No case of the United States Supreme Court has extended the right of association in political affairs to *705areas outside of racial discrimination or participation in the electoral process. Furthermore, there seems to be little inclination to expand the doctrine to other aspects of the political process. As Storer v. Brown [415 U.S. 724, 39 L. Ed. 2d 714, 94 S. Ct. 1274 (1974)], at 730 states, "It is very unlikely that all or even a large portion of the state election laws would fail to pass muster under our cases".

It is not alleged the blanket primary is either racially discriminatory or impedes participation in the electoral process.
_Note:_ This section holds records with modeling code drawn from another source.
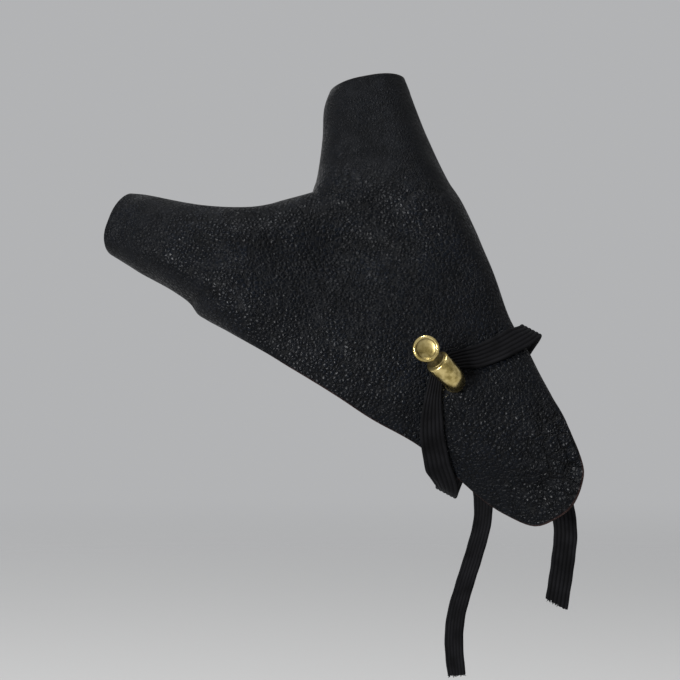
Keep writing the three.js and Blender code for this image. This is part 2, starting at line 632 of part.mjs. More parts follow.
// How far over the wrist's ellipse the elastic's underside lies: clear of the leather as far round as that
// reaches, and close over the wrist beyond.
function elasticSeat(ahead, turn) {
  const signed = ((((turn + 180) % 360) + 360) % 360) - 180;
  const [first, last] = signed > 0 ? leatherTurns.thumbSide : leatherTurns.lowerSide;
  if (Math.abs(signed) > last) return seatGap;
  const slope = Math.cos(rad(signed)) / wristThickness;
  const facing = slope / Math.hypot(slope, Math.sin(rad(signed)) / wristBreadth);
  let seat = 0;
  for (let i = 0; i < seatTries; i++) {
    const point = overWrist(ahead, signed, seat);
    const across = point.x * Math.sin(rad(handSlant)) + point.z * Math.cos(rad(handSlant));
    seat += elasticGap - (backAt(ahead, across) - point.y) * facing;
  }
  const most = lerp(backSeat, sideSeat, smoothstep(Math.abs(signed), sideTurns[0], sideTurns[1]));
  return lerp(clamp(seat, seatGap, most), seatGap, smoothstep(Math.abs(signed), first, last));
}

// Corners of a flat tape's section: shares of its width and thickness, with the corners taken off.
function tapeSection(width, thickness) {
  const w = width / 2;
  const h = thickness / 2;
  const c = tapeCorner * thickness;
  return [
    [-w, h - c], [c - w, h], [w - c, h], [w, h - c],
    [w, c - h], [w - c, -h], [c - w, -h], [-w, c - h],
  ];
}

function wristElastic() {
  const a = wristBreadth / 2;
  const b = wristThickness / 2;
  const arcPerDegree = (turn) => rad(Math.hypot(a * Math.cos(rad(turn)), b * Math.sin(rad(turn))));
  const ring = (turn) => {
    const h = 0.5;
    const rise = (aheadShare(turn + h) - aheadShare(turn - h)) * furthestAhead;
    const slope = rise / (2 * h * arcPerDegree(turn));
    const lean = new THREE.Vector2(1, -slope).normalize();
    return tapeSection(widthShare(turn) * elasticWidth, elasticThickness).map(([q, height]) => {
      const ahead = aheadShare(turn) * furthestAhead + q * lean.x;
      const at = turn + (q * lean.y) / arcPerDegree(turn);
      return overWrist(ahead, at, elasticSeat(ahead, at) + elasticThickness / 2 + height);
    });
  };
  return loft(Array.from({ length: elasticSteps }, (_, i) => ring((i / elasticSteps) * 360)), true);
}

// A hanging end: a flat tape along its route, turned about its own line.
function hangingEnd(route) {
  const points = route.map((row) => new THREE.Vector3(row.x, row.y, row.z));
  const curve = new THREE.CatmullRomCurve3(points, false, 'centripetal');
  const turnAt = through(route.map((row, i) => i), route.map((row) => row.turn));
  const steps = Math.round(curve.getLength() / (endStep * elasticWidth));
  const rings = [];
  for (let i = 0; i <= steps; i++) {
    const share = i / steps;
    const q = curve.getUtoTmapping(share);
    const tangent = curve.getTangent(q);
    const facing = new THREE.Vector3(0, -1, 0).addScaledVector(tangent, tangent.y).normalize();
    const turn = rad(turnAt(q * (route.length - 1)));
    facing.applyAxisAngle(tangent, turn);
    const across = tangent.clone().cross(facing);
    const center = curve.getPoint(q);
    rings.push(tapeSection(elasticWidth, elasticThickness).map(([w, height]) => center.clone()
      .addScaledVector(across, w)
      .addScaledVector(facing, height)));
  }
  return loft(rings);
}

// The knot behind the wrist, turned about a line across the hand.
function elasticKnot() {
  const radius = knotDiameter / 2;
  const profile = knotProfile.map((row) => new THREE.Vector2(row.radius * radius, row.side * knotLength));
  const lift = 2 * seatGap + elasticThickness + radius;
  const across = placed(0, 1, 0);
  const deep = new THREE.Vector3(0, 1, 0);
  const axes = new THREE.Matrix4().makeBasis(deep, across, deep.clone().cross(across));
  axes.setPosition(overWrist(0, knotTurn, lift));
  return new THREE.LatheGeometry(profile, knotSides).applyMatrix4(axes);
}

const leather = () => new THREE.MeshStandardMaterial({ color: 0x191b1f, roughness: 0.6, metalness: 0 });
const elastic = () => new THREE.MeshStandardMaterial({ color: 0x111214, roughness: 0.85, metalness: 0 });
const brass = () => new THREE.MeshStandardMaterial({ color: 0xb0873f, roughness: 0.3, metalness: 1 });

const glove = new THREE.Group();

// Adds one sub-part to the glove.
function add(name, geometry, material) {
  geometry.computeVertexNormals();
  const mesh = new THREE.Mesh(geometry, material);
  mesh.name = name;
  glove.add(mesh);
}

add('back_panel', backPanel(), leather());
add('palm_panel', panel(true), leather());
add('hook_stud', hookStud(), brass());
add('stud_washer', studWasher(), brass());
add('wrist_elastic', wristElastic(), elastic());
add('elastic_knot', elasticKnot(), elastic());
add('elastic_long_end', hangingEnd(longEndRoute), elastic());
add('elastic_short_end', hangingEnd(shortEndRoute), elastic());

export default glove;
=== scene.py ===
import math

import bpy
import numpy as np
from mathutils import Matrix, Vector


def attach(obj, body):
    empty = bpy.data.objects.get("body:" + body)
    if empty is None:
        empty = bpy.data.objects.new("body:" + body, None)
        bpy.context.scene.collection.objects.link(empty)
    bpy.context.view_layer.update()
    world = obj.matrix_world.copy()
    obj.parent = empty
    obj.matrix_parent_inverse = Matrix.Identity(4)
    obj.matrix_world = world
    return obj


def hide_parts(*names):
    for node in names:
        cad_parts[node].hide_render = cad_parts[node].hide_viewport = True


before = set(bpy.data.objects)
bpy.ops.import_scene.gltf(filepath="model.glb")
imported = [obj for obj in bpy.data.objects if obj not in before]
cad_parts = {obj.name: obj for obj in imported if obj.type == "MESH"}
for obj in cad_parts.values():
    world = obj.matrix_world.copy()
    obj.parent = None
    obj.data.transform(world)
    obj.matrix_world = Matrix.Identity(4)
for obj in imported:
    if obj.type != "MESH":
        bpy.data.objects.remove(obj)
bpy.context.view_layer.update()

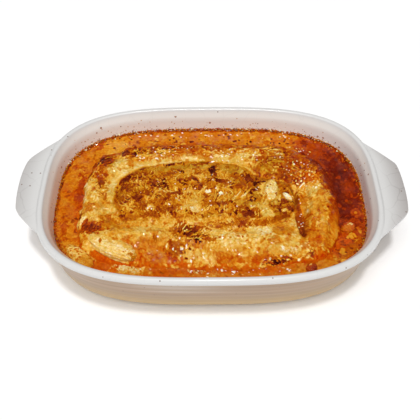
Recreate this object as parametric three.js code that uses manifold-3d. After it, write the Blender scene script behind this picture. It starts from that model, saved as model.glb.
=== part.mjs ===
// Baked pasta in its own stoneware dish: a wide stack of lasagne sheets stands in a creamy tomato sauce,
// a narrower sheet lies on top of it, and a few loose pieces show at the surface.
// Millimetres, +Z up, origin at the centre of the dish's flat foot, +X along the handles.
import * as THREE from "three";
import { mergeVertices } from "three/addons/utils/BufferGeometryUtils.js";
import Module from "manifold-3d";

const wasm = await Module();
wasm.setup();

// ---- Driving dimensions ----
const GAP = 0.35; // clearance between pieces that touch
const DISH = {
  halfLength: 157,
  halfWidth: 108.4,
  height: 62,
  wall: 6,
  corner: 3.1, // power of the rounded rectangle: 2 is an ellipse
  lean: THREE.MathUtils.degToRad(10), // wall's angle from upright
  footRadius: 16,
  footInset: 26.2, // from the rim's outline to where the flat foot begins
};
// The handles were shaped by hand, so each has its own sizes. `middle` is its place along the side.
const HANDLES = {
  left: { middle: 5, reach: 21.2, rootHalf: 60, rampLength: 31, bow: 0.09, blend: 0.12 },
  right: { middle: -1.5, reach: 23.4, rootHalf: 60, rampLength: 32, bow: 0.07, blend: 0.06 },
};
const HANDLE_ROOT_BLEND = 0.16; // how softly a handle grows out of the rim, as a share of its reach
const SAUCE_LEVEL = 39;
const STACK = {
  x: -1.5,
  y: -6.2,
  halfLength: 120.5,
  halfWidth: 73.8,
  corner: 3.8,
  crest: 13, // above the sauce
  steep: 0.15, // the slope's share of the half width at the sides and back
  gentle: 0.36, // and at the front
};
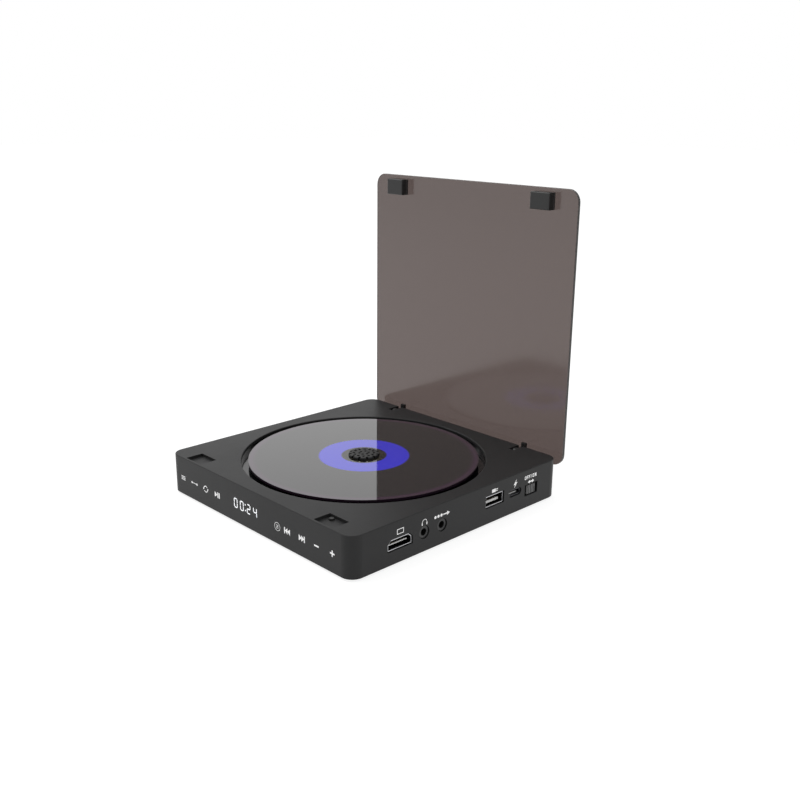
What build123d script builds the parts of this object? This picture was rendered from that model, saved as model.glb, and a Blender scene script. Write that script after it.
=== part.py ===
from build123d import *
import math
import os

# A small square disc player with a hinged smoked lid, shown open at 90 degrees.
# X runs to the right along the front, Y to the rear, Z up, in millimetres.
# The origin is on the resting plane, under the axis of the disc.

# Disc
DISC_DIAMETER = 120.0
DISC_THICKNESS = 1.2
DISC_HOLE_DIAMETER = 15.0

# Case, deck and the well that the disc lies in
CORNER_RADIUS = 6.5
WALL = 1.8
DECK_THICKNESS = 1.8
TOP_EDGE_RADIUS = 0.5
WELL_LIP_RADIUS = 0.5
BOTTOM_EDGE_CHAMFER = 0.3
DISC_SINK = 0.1
DISC_WELL_GAP = 3.6
DISC_UNDER_GAP = 2.4
WELL_WALL = 1.5
WELL_FLOOR = 1.6
WELL_WALL_GAP = 5.1
WELL_EAR_RADIUS = 3.2
WELL_EAR_THICKNESS = 1.4
WELL_EAR_BITE = 0.9
WELL_BOSS_GAP = 0.1
WELL_SCREW_RADIUS = 0.95
WELL_SCREW_HEAD = 1.8
WELL_SCREW_GRIP = 0.6

# Bottom cover, its feet and screws
COVER_THICKNESS = 1.8
COVER_GAP = 0.15
FOOT_HEIGHT = 1.0
FOOT_RADIUS = 6.0
FOOT_POCKET = 0.5
FOOT_INSET = 18.0
COVER_BOSS_RADIUS = 3.0
COVER_BOSS_SIDE_INSET = 8.0
COVER_BOSS_END_INSET = 12.0
COVER_SCREW_RADIUS = 1.1
COVER_SCREW_HEAD = 2.3
COVER_SCREW_HEAD_DEPTH = 1.0
COVER_SCREW_LENGTH = 7.0
SCREW_SOCKET_RADIUS = 0.8
SCREW_SOCKET_DEPTH = 0.6
SCREW_CLEARANCE = 0.03

# Touch keys and display behind the front wall
TOUCH_BOARD_THICKNESS = 1.0
TOUCH_BOARD_END_INSET = 6.0
TOUCH_BOARD_LOW = 3.0
TOUCH_BOARD_HIGH = 13.0
TOUCH_STANDOFF = 3.4
TOUCH_SPRING_RADIUS = 2.3
TOUCH_SPRING_WIRE = 0.5
TOUCH_FACE_GAP = 0.1
KEY_HEIGHT = 9.5
KEY_LEFT_INSETS = (11.5, 22.0, 32.4, 42.5)
KEY_RIGHT_INSETS = (51.9, 44.6, 33.6, 23.2, 12.4)
DISPLAY_CENTRE = -5.0
DISPLAY_WIDTH = 24.0
DISPLAY_LOW = 6.3
DISPLAY_HIGH = 14.4

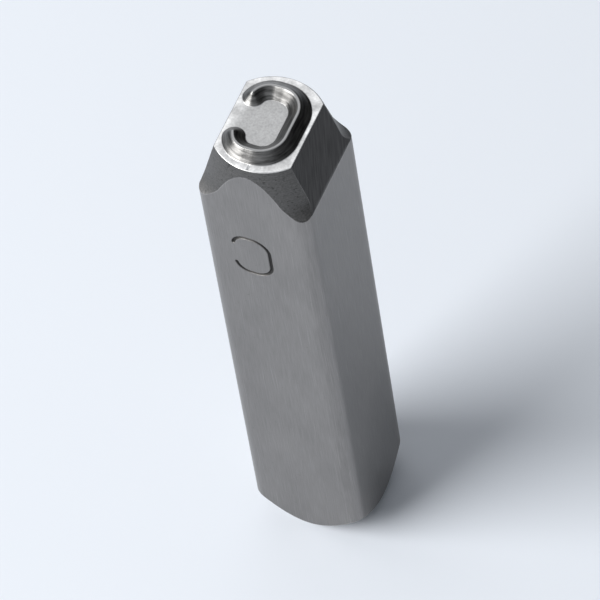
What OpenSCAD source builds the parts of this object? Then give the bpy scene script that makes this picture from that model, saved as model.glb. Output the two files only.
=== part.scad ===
// Steel letter punch that prints a capital C.
// One hardened bar: a square shank, a turned neck, two ground side bevels, and the reversed letter
// standing up from the die face as a V-shaped ridge. It stands on its struck end with the die up.
// Origin: centre of the striking face. +Z points to the die, +Y to the top of the letter,
// and -Y is the front flat that carries the stamped mark.

/* [Shank] */
// Width of the square bar across its flats
shank_w = 12; // [11:0.5:16]
// Radius of the four long edges of the bar
edge_r = 1.3; // [0.4:0.1:1.8]
// Length from the striking face to the crest of the letter
overall_l = 66; // [55:1:90]

/* [Struck end] */
// Diameter of the flat face that the hammer strikes
strike_d = 10.6; // [8:0.2:11]
// Angle of the turned chamfer round the struck end, measured from the axis
strike_chamfer_a = 35; // [20:1:50]

/* [Turned neck] */
// Diameter of the neck at the die face
neck_d = 11.5; // [10.8:0.1:12.4]
// Half angle of the neck's taper
neck_a = 13.5; // [8:0.5:20]
// Depth below the die face at which the straight taper ends
neck_l = 4.3; // [2:0.1:8]
// Radius of the fillet that runs from the taper out to the corners of the bar
neck_fillet_r = 4.1; // [3:0.1:8]

/* [Side bevels] */
// Width of the die face between the two ground bevels
face_w = 8.2; // [8:0.1:9]
// Depth below the die face at which the bevels run out on the sides of the bar
bevel_l = 6.2; // [3:0.1:12]

/* [Letter] */
// Height of the printed letter, over the outer edges of its crest
letter_h = 8; // [6:0.1:8.4]
// Width of the printed letter, over the outer edges of its crest
letter_w = 5.5; // [5:0.1:5.8]
// Sideways place of the letter's centre from the middle of the die face
letter_x = -0.1; // [-0.1:0.05:0.1]
// Height of the ridge above the die face
ridge_h = 1.05; // [0.6:0.05:1.1]
// Width of the flat crest that meets the work
crest_w = 0.24; // [0.1:0.02:0.4]
// Slope of the ridge's flanks, measured from the die face
flank_a = 45; // [43:1:65]
// Radius of the two bends beside the letter's long side, at the middle of the stroke
letter_bend_r = 2.55; // [1.8:0.05:2.6]
// Radius of the two bends beside its opening
letter_hook_r = 2; // [1.6:0.05:2.4]
// How far those two bends curl round to the tips
letter_hook_a = 72; // [40:1:78]

/* [Side mark] */
// Height of the stamped mark on the front flat, over its outer edges
mark_h = 6.3; // [4:0.1:8]
// Width of the stamped mark, over its outer edges
mark_w = 4.3; // [2.5:0.1:5]
// Distance from the die face down to the centre of the mark
mark_drop = 14.9; // [11:0.1:25]
// Sideways place of the mark's centre from the middle of the flat
mark_x = -0.8; // [-2:0.1:2]
// Width of the mark's V-shaped groove at the surface
groove_w = 0.44; // [0.2:0.02:0.8]
// Depth of the groove
groove_depth = 0.18; // [0.05:0.01:0.3]
// Width of the groove's narrow floor
groove_floor_w = 0.12; // [0.04:0.02:0.16]
// Radius of the two bends beside the mark's long side, at the middle of the groove
mark_bend_r = 1.85; // [0.8:0.05:2]
// Radius of the two bends beside its opening
mark_hook_r = 1.5; // [0.6:0.05:1.8]
// How far those two bends curl round to the tips
mark_hook_a = 80; // [40:1:85]

/* [Hidden] */
$fn = 96;

steel_colour = [0.49, 0.49, 0.50];

// Height of the die face, which the crest stands above
face_z = overall_l - ridge_h;
// Half the foot of the ridge on the die face
foot_w = crest_w / 2 + ridge_h / tan(flank_a);
// Depth by which the ridge's root runs down into the body
root_l = 0.3;
// Extra length of every cutting shape past the metal it cuts
over = 1;
// Step by which a round tip stands in from the flanks of its stroke
tip_step = 0.03;
// Shortest straight stretch, each side of the middle, between two bends
min_straight = 0.05;

// Point where the neck's straight taper ends, as radius and height
taper_end = [neck_d / 2 + neck_l * tan(neck_a), face_z - neck_l];
// Centre of the neck's fillet, square to the taper at that point
fillet_centre = taper_end + neck_fillet_r * [cos(neck_a), sin(neck_a)];

// Square outline with rounded corners
module rounded_square(width, radius) {
    square([width, width - 2 * radius], center = true);
    square([width - 2 * radius, width], center = true);
    for (x = [-1, 1], y = [-1, 1]) {
        translate([x, y] * (width / 2 - radius)) circle(r = radius);
    }
}

// Half profile that the lathe takes away round the neck
module neck_cut_profile() {
    neck_top = [neck_d / 2, face_z];
    polygon([
        taper_end,
        neck_top,
        neck_top + [0, over],
        [fillet_centre.x, face_z + over],
        fillet_centre
    ]);
    translate(fillet_centre) circle(r = neck_fillet_r);
}

// Half profile that the lathe takes away round the struck end
module strike_cut_profile() {
    run_out_r = shank_w;
    run_out_z = (run_out_r - strike_d / 2) / tan(strike_chamfer_a);
    below_r = strike_d / 2 - over * tan(strike_chamfer_a);
    polygon([[below_r, -over], [run_out_r, run_out_z], [run_out_r, -over]]);
}

// Round form left by the lathe: striking face, chamfer, corners of the bar, fillet and taper
module turned_form() {
    rotate_extrude() difference() {
        square([shank_w, face_z]);
        neck_cut_profile();
        strike_cut_profile();
    }
}

// Wedge that the grinder takes off one side to narrow the die face
module bevel_cut() {
    top = [face_w / 2, face_z];
    foot = [shank_w / 2, face_z - bevel_l];
    slope = (foot - top) / bevel_l;
    outer_x = foot.x + over * slope.x;
    rotate([90, 0, 0]) linear_extrude(height = shank_w + 2 * over, center = true) polygon([
        top - over * slope,
        foot + over * slope,
        [outer_x, top.y + over]
    ]);
}

// Sweep of the child outline along a capital C that opens towards -X, with rounded tips.
// half_w and half_h reach from the centre of the letter to the middle of the stroke.
module along_c(half_w, half_h, bend_r, hook_r, hook_a) {
    most_r = min(half_w, half_h) - min_straight;
    r = min(bend_r, most_r);
    tip_r = min(hook_r, most_r);
    bend_x = half_w - r;
    bend_y = half_h - r;
    hook_x = half_w - tip_r;
    hook_y = half_h - tip_r;

    // Long side
    translate([half_w, bend_y, 0]) rotate([90, 0, 0]) linear_extrude(height = 2 * bend_y) children();

    for (end = [0, 1]) mirror([0, end, 0]) {
        // Bend, stretch across the end of the letter, bend towards the opening, tip
        translate([bend_x, bend_y, 0]) rotate_extrude(angle = 90) translate([r, 0]) children();
        translate([-hook_x, half_h, 0]) rotate([90, 0, 90]) linear_extrude(height = hook_x + bend_x) children();
        translate([-hook_x, hook_y, 0]) rotate(90) {
            rotate_extrude(angle = hook_a) translate([tip_r, 0]) children();
            translate(tip_r * [cos(hook_a), sin(hook_a), 0])
                rotate_extrude() right_half() translate([-tip_step, 0]) children();
        }
    }
}

// The part of the child outline on the right of the axis
module right_half() {
    reach = 2 * shank_w;
    intersection() {
        translate([0, -reach / 2]) square(reach);
        children();
    }
}

// Cross-section of the letter's ridge, standing on the die face, with its root below
module ridge_section() {
    polygon([
        [-foot_w, -root_l],
        [foot_w, -root_l],
        [foot_w, 0],
        [crest_w / 2, ridge_h],
        [-crest_w / 2, ridge_h],
        [-foot_w, 0]
    ]);
}

// The reversed letter, raised on the die face
module letter() {
    translate([letter_x, 0, face_z])
        along_c((letter_w - crest_w) / 2, (letter_h - crest_w) / 2, letter_bend_r, letter_hook_r, letter_hook_a)
            ridge_section();
}

// Cross-section of the mark's groove, carried on past the surface of the flat at the same slope
module groove_section() {
    wall_slope = (groove_w - groove_floor_w) / 2 / groove_depth;
    mouth_w = groove_w / 2 + groove_depth * wall_slope;
    polygon([
        [-groove_floor_w / 2, -groove_depth],
        [groove_floor_w / 2, -groove_depth],
        [mouth_w, groove_depth],
        [-mouth_w, groove_depth]
    ]);
}

// The stamped groove on the front flat, which reads upright with the die held down
module side_mark() {
    translate([mark_x, -shank_w / 2, face_z - mark_drop]) rotate([90, 0, 0])
        along_c((mark_w - groove_w) / 2, (mark_h - groove_w) / 2, mark_bend_r, mark_hook_r, mark_hook_a)
            groove_section();
}

module punch() {
    color(steel_colour) difference() {
        union() {
            intersection() {
                linear_extrude(height = face_z) rounded_square(shank_w, edge_r);
                turned_form();
            }
            letter();
        }
        bevel_cut();
        mirror([1, 0, 0]) bevel_cut();
        side_mark();
    }
}

punch();
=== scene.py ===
import math

import bpy
import numpy as np
from bpy.props import FloatProperty, FloatVectorProperty, PointerProperty
from bpy.types import NodeSocket, Operator, Panel, PropertyGroup
from mathutils import Matrix, Vector


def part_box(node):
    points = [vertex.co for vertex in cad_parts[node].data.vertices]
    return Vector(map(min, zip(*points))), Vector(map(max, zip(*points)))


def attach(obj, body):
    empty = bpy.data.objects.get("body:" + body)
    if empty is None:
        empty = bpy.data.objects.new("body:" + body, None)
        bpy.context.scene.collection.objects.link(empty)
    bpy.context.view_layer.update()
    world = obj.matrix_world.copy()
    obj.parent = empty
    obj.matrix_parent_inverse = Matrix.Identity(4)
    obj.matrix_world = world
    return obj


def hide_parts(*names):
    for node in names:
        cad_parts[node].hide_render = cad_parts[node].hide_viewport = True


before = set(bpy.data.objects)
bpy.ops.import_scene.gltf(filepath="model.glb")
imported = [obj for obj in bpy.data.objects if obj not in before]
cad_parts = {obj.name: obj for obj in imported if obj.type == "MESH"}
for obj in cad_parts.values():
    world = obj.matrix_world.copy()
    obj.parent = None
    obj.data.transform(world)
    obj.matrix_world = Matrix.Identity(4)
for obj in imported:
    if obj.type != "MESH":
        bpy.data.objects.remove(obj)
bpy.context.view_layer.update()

bl_info = {
    "name": "Steel letter punch",
    "version": (1, 0, 0),
    "blender": (4, 5, 0),
    "location": "View3D > Sidebar > Letter punch",
    "description": "Builds a hardened steel punch with a turned neck and a reversed raised letter",
    "category": "Add Mesh",
}

MM = 0.001
NODE = "punch"
LOW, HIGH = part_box(NODE)

# Finishes of the punch, in the order of its material slots
GROUND, TURNED, FACED, BEVEL, DIE = range(5)

# Numbers that the mesh holds at its points: edge wear with painted highlight, and how deep the stamped mark
# is
EDGE_WEAR_AND_HIGHLIGHT, STAMPED = "edge_wear_and_highlight", "stamped_depth"

# Nick in the margin of the die face: how far right of the middle and in front of the letter it is, half its
# width and length, and its depth
NICK_X, NICK_FRONT = 0.15 * MM, 1.38 * MM
NICK_W, NICK_L, NICK_DEPTH = 0.09 * MM, 0.22 * MM, 0.07 * MM

# Rows of the skin's grid across the struck face and the die face, and the rounding of the struck face's rim
STRIKE_ROWS, FACE_ROWS = 6, 9
STRIKE_RIM = 0.25 * MM
# Where the rows up the side change their spacing: above the chamfer, this far round the mark, and this far
# below the die face, where the neck and the bevels begin
CHAMFER_TOP, MARK_ROOM, NECK_ROOM = 4.2 * MM, 0.4 * MM, 8 * MM
# Share of the rim of the die face, from the side, that still has the finish of the side
RIM_SHARE = 0.25
# A point further forward than this share of the bar's width lies on the front flat
FRONT_SHARE = 0.4
# The mark's groove is softened by this share of the softness of the ground edges
GROOVE_SOFTNESS = 0.6
# Steps in angle and in rows over which the skin's slope is taken, and how near the middle of either end
TURN_STEP, ROW_STEP, ROW_END = 0.0012, 0.006, 0.001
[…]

Finally, even though plaintiffs' case fails since they have shown no substantial burden to their associational rights, it is important to indicate certain compelling state interests which support a blanket primary. Among these are: allowing each voter to keep party identification, if any, secret; allowing the broadest possible participation in the primary election; and giving each voter a free choice among all candidates in the primary. As stated in RCW 29.18.200, the purpose of the statute is to allow

All properly registered voters [to] vote for their choice at any primary election, for any candidate for each office, regardless of political affiliation and without a declaration of political faith or adherence on the part of the voter.

Moreover, the state interest in allowing voters to support the candidates of their choice in a primary can be achieved only by the blanket primary which allows complete voter freedom in alternating votes between parties, since an open primary, on the other hand, restricts a voter to candidates of only one party. The blanket primary is the least drastic means available to promote this legitimate state interest.

It may be the blanket primary has defects and should be corrected, amended, or even repealed. The appropriate forum for this enterprise is either by action of the legislature or by popular initiative, not this court. See State ex rel. Zent v. Nichols, 50 Wash. 508, 97 P. 728 (1908).

*706Affirmed.

Rosellini, Stafford, Wright, Brachtenbach, Hicks, and Williams, JJ., concur.